» **Exercise requirements**
Write out all of the data exactly as it appears.

» **Working data**
START

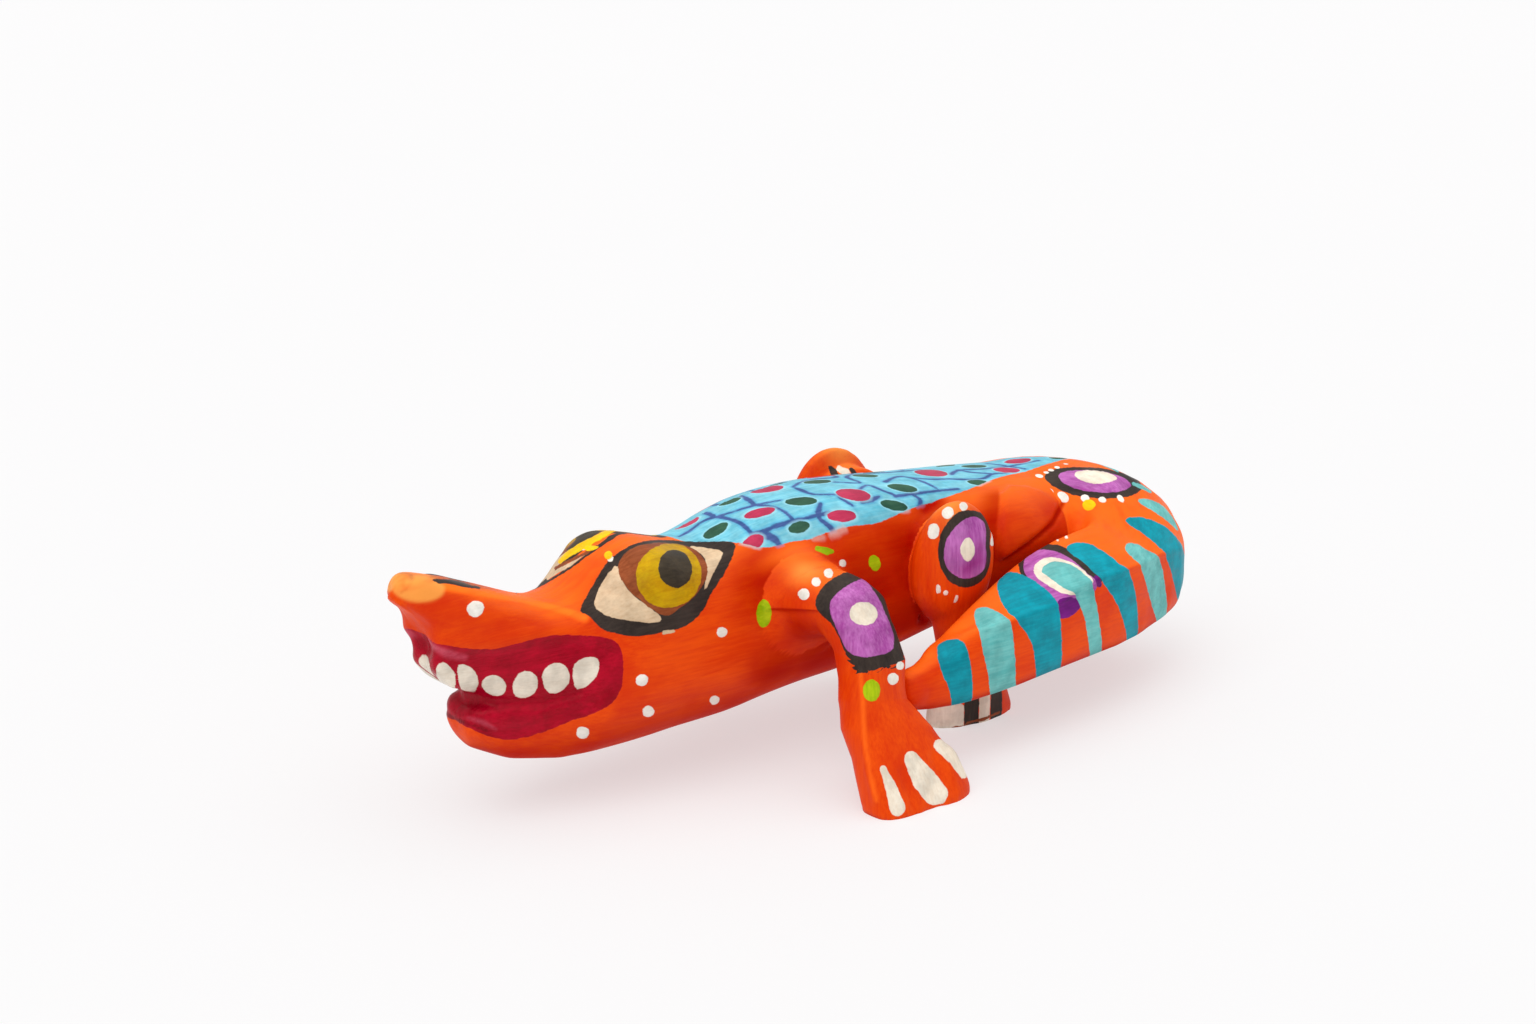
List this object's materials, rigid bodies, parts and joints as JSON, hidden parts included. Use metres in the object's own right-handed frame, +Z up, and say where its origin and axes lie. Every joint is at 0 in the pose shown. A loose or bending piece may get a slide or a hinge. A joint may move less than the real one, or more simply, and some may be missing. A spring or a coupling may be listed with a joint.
{
  "type": "carved crocodile figure",
  "caption": "Hand-carved and painted wooden crocodile with an upturned snout, bulging eyes, splayed feet and a tail curled forward along its side.",
  "frame": {"origin": "centre of the bounding box's bottom face, on the ground under the figure", "axes": "-X towards the snout, +X towards the bend of the tail, -Y towards the figure's left side, where the tail curls, +Z up"},
  "size_m": [0.1864, 0.0988, 0.0509],
  "materials": {
    "painted_body": "satin acrylic paint, orange with a blue back, crimson mouth and painted eyes",
    "painted_tail": "satin acrylic paint, orange with teal stripes",
    "painted_legs": "satin acrylic paint, orange with violet rings and white toenails",
    "painted_paste": "sawdust and glue paste under orange paint",
    "sawdust_paste": "dried sawdust and glue paste",
    "bare_wood": "bare pale wood"
  },
  "bodies": {
    "root": {"trunk": "painted_body", "tail": "painted_tail", "tail_dowels": "bare_wood", "tail_paste_layer": "sawdust_paste", "front_left_leg": "painted_legs", "front_right_leg": "painted_legs", "hind_left_leg": "painted_legs", "hind_right_leg": "painted_legs", "front_left_peg": "bare_wood", "front_right_peg": "bare_wood", "hind_left_peg": "bare_wood", "hind_right_peg": "bare_wood", "front_left_paste": "painted_paste", "front_right_paste": "painted_paste", "hind_left_paste": "painted_paste", "hind_right_paste": "painted_paste"}
  },
  "joints": []
}
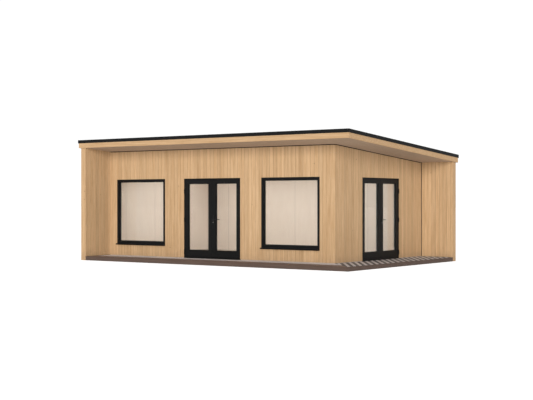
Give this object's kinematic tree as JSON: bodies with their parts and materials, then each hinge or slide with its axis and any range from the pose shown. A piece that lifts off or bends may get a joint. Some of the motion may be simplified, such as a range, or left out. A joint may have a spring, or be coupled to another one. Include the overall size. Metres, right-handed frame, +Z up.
{
  "type": "garden office pod",
  "caption": "Timber-clad garden office room under a single-pitch roof, with a covered L-shaped deck, picture windows and two pairs of glazed doors that open outwards.",
  "frame": {"origin": "centre of the footprint, on the ground", "axes": "+X to the right along the front, +Y from the front to the back, +Z up"},
  "size_m": [8.56, 5.56, 3.236],
  "materials": {
    "cladding": "oiled softwood boards",
    "trim_boards": "oiled planed boards",
    "frame_timber": "sawn structural timber",
    "lining": "matt wall panels",
    "floor_boards": "satin floor boards",
    "deck_boards": "brushed composite boards",
    "deck_edge": "brushed composite boards",
    "soffit": "stained boards",
    "membrane": "matt rubber sheet",
    "black_metal": "satin powder coat",
    "black_frames": "satin powder coat",
    "handle_metal": "satin black",
    "glass": "clear sealed units"
  },
  "bodies": {
    "root": {"base_cassette": "frame_timber", "floor_boards": "floor_boards", "decking": "deck_boards", "deck_frame": "frame_timber", "deck_skirt": "deck_edge", "front_wall_left": "lining", "front_wall_right": "lining", "front_wall_header": "lining", "side_wall_front": "lining", "side_wall_rear": "lining", "side_wall_header": "lining", "back_wall": "lining", "left_wall": "lining", "left_fin": "frame_timber", "right_fin": "frame_timber", "front_cladding": "cladding", "side_cladding": "cladding", "back_cladding": "cladding", "left_cladding": "cladding", "fin_cladding": "cladding", "corner_boards": "trim_boards", "roof_panel": "lining", "roof_membrane": "membrane", "soffit": "soffit", "fascia_boards": "trim_boards", "roof_trim": "black_metal", "window_left_frame": "black_frames", "window_left_glass": "glass", "window_right_frame": "black_frames", "window_right_glass": "glass", "window_sills": "black_metal", "front_door_frame": "black_frames", "side_door_frame": "black_frames", "front_door_hinges": "black_metal", "side_door_hinges": "black_metal"},
    "front_left_leaf": {"front_door_left_leaf": "black_frames", "front_door_left_glass": "glass"},
    "front_right_leaf": {"front_door_right_leaf": "black_frames", "front_door_right_glass": "glass", "front_door_handle": "handle_metal"},
    "side_left_leaf": {"side_door_left_leaf": "black_frames", "side_door_left_glass": "glass"},
    "side_right_leaf": {"side_door_right_leaf": "black_frames", "side_door_right_glass": "glass", "side_door_handle": "handle_metal"}
  },
  "joints": [
    {"name": "front_left_door", "type": "hinge", "parent": "root", "child": "front_left_leaf", "pos_m": [-1.372, -1.7905, 1.1], "axis": [0, 0, -1], "range_deg": [0, 100]},
    {"name": "front_right_door", "type": "hinge", "parent": "root", "child": "front_right_leaf", "pos_m": [0.432, -1.7905, 1.1], "axis": [0, 0, 1], "range_deg": [0, 100]},
    {"name": "side_left_door", "type": "hinge", "parent": "root", "child": "side_left_leaf", "pos_m": [3.2905, -0.497, 1.1], "axis": [0, 0, -1], "range_deg": [0, 100]},
    {"name": "side_right_door", "type": "hinge", "parent": "root", "child": "side_right_leaf", "pos_m": [3.2905, 1.307, 1.1], "axis": [0, 0, 1], "range_deg": [0, 100]}
  ]
}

END

» **Completed task**
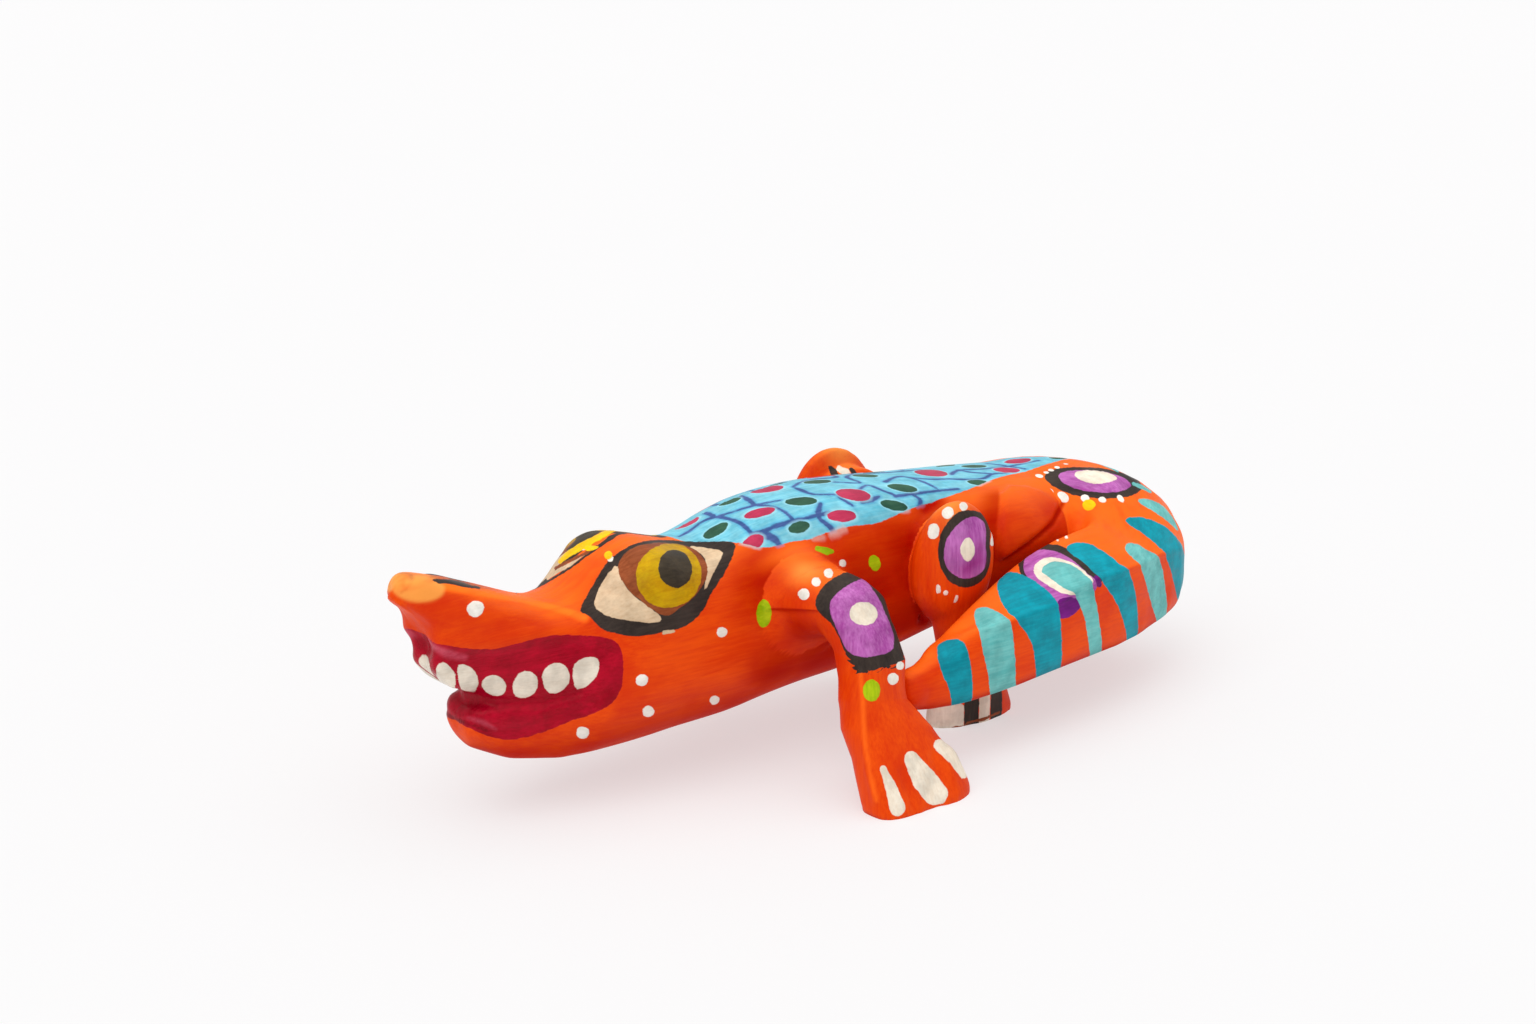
List this object's materials, rigid bodies, parts and joints as JSON, hidden parts included. Use metres in the object's own right-handed frame, +Z up, and say where its origin and axes lie. Every joint is at 0 in the pose shown. A loose or bending piece may get a slide or a hinge. A joint may move less than the real one, or more simply, and some may be missing. A spring or a coupling may be listed with a joint.
{
  "type": "carved crocodile figure",
  "caption": "Hand-carved and painted wooden crocodile with an upturned snout, bulging eyes, splayed feet and a tail curled forward along its side.",
  "frame": {"origin": "centre of the bounding box's bottom face, on the ground under the figure", "axes": "-X towards the snout, +X towards the bend of the tail, -Y towards the figure's left side, where the tail curls, +Z up"},
  "size_m": [0.1864, 0.0988, 0.0509],
  "materials": {
    "painted_body": "satin acrylic paint, orange with a blue back, crimson mouth and painted eyes",
    "painted_tail": "satin acrylic paint, orange with teal stripes",
    "painted_legs": "satin acrylic paint, orange with violet rings and white toenails",
    "painted_paste": "sawdust and glue paste under orange paint",
    "sawdust_paste": "dried sawdust and glue paste",
    "bare_wood": "bare pale wood"
  },
  "bodies": {
    "root": {"trunk": "painted_body", "tail": "painted_tail", "tail_dowels": "bare_wood", "tail_paste_layer": "sawdust_paste", "front_left_leg": "painted_legs", "front_right_leg": "painted_legs", "hind_left_leg": "painted_legs", "hind_right_leg": "painted_legs", "front_left_peg": "bare_wood", "front_right_peg": "bare_wood", "hind_left_peg": "bare_wood", "hind_right_peg": "bare_wood", "front_left_paste": "painted_paste", "front_right_paste": "painted_paste", "hind_left_paste": "painted_paste", "hind_right_paste": "painted_paste"}
  },
  "joints": []
}
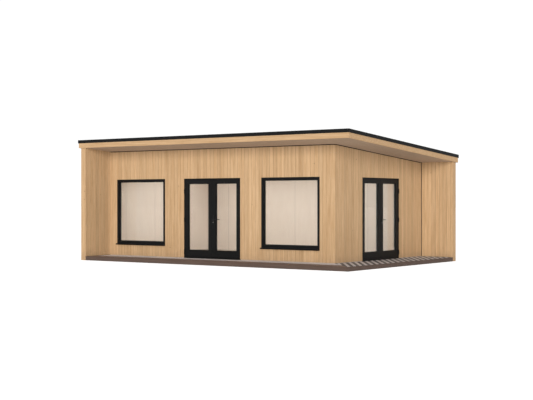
Give this object's kinematic tree as JSON: bodies with their parts and materials, then each hinge or slide with its axis and any range from the pose shown. A piece that lifts off or bends may get a joint. Some of the motion may be simplified, such as a range, or left out. A joint may have a spring, or be coupled to another one. Include the overall size. Metres, right-handed frame, +Z up.
{
  "type": "garden office pod",
  "caption": "Timber-clad garden office room under a single-pitch roof, with a covered L-shaped deck, picture windows and two pairs of glazed doors that open outwards.",
  "frame": {"origin": "centre of the footprint, on the ground", "axes": "+X to the right along the front, +Y from the front to the back, +Z up"},
  "size_m": [8.56, 5.56, 3.236],
  "materials": {
    "cladding": "oiled softwood boards",
    "trim_boards": "oiled planed boards",
    "frame_timber": "sawn structural timber",
    "lining": "matt wall panels",
    "floor_boards": "satin floor boards",
    "deck_boards": "brushed composite boards",
    "deck_edge": "brushed composite boards",
    "soffit": "stained boards",
    "membrane": "matt rubber sheet",
    "black_metal": "satin powder coat",
    "black_frames": "satin powder coat",
    "handle_metal": "satin black",
    "glass": "clear sealed units"
  },
  "bodies": {
    "root": {"base_cassette": "frame_timber", "floor_boards": "floor_boards", "decking": "deck_boards", "deck_frame": "frame_timber", "deck_skirt": "deck_edge", "front_wall_left": "lining", "front_wall_right": "lining", "front_wall_header": "lining", "side_wall_front": "lining", "side_wall_rear": "lining", "side_wall_header": "lining", "back_wall": "lining", "left_wall": "lining", "left_fin": "frame_timber", "right_fin": "frame_timber", "front_cladding": "cladding", "side_cladding": "cladding", "back_cladding": "cladding", "left_cladding": "cladding", "fin_cladding": "cladding", "corner_boards": "trim_boards", "roof_panel": "lining", "roof_membrane": "membrane", "soffit": "soffit", "fascia_boards": "trim_boards", "roof_trim": "black_metal", "window_left_frame": "black_frames", "window_left_glass": "glass", "window_right_frame": "black_frames", "window_right_glass": "glass", "window_sills": "black_metal", "front_door_frame": "black_frames", "side_door_frame": "black_frames", "front_door_hinges": "black_metal", "side_door_hinges": "black_metal"},
    "front_left_leaf": {"front_door_left_leaf": "black_frames", "front_door_left_glass": "glass"},
    "front_right_leaf": {"front_door_right_leaf": "black_frames", "front_door_right_glass": "glass", "front_door_handle": "handle_metal"},
    "side_left_leaf": {"side_door_left_leaf": "black_frames", "side_door_left_glass": "glass"},
    "side_right_leaf": {"side_door_right_leaf": "black_frames", "side_door_right_glass": "glass", "side_door_handle": "handle_metal"}
  },
  "joints": [
    {"name": "front_left_door", "type": "hinge", "parent": "root", "child": "front_left_leaf", "pos_m": [-1.372, -1.7905, 1.1], "axis": [0, 0, -1], "range_deg": [0, 100]},
    {"name": "front_right_door", "type": "hinge", "parent": "root", "child": "front_right_leaf", "pos_m": [0.432, -1.7905, 1.1], "axis": [0, 0, 1], "range_deg": [0, 100]},
    {"name": "side_left_door", "type": "hinge", "parent": "root", "child": "side_left_leaf", "pos_m": [3.2905, -0.497, 1.1], "axis": [0, 0, -1], "range_deg": [0, 100]},
    {"name": "side_right_door", "type": "hinge", "parent": "root", "child": "side_right_leaf", "pos_m": [3.2905, 1.307, 1.1], "axis": [0, 0, 1], "range_deg": [0, 100]}
  ]
}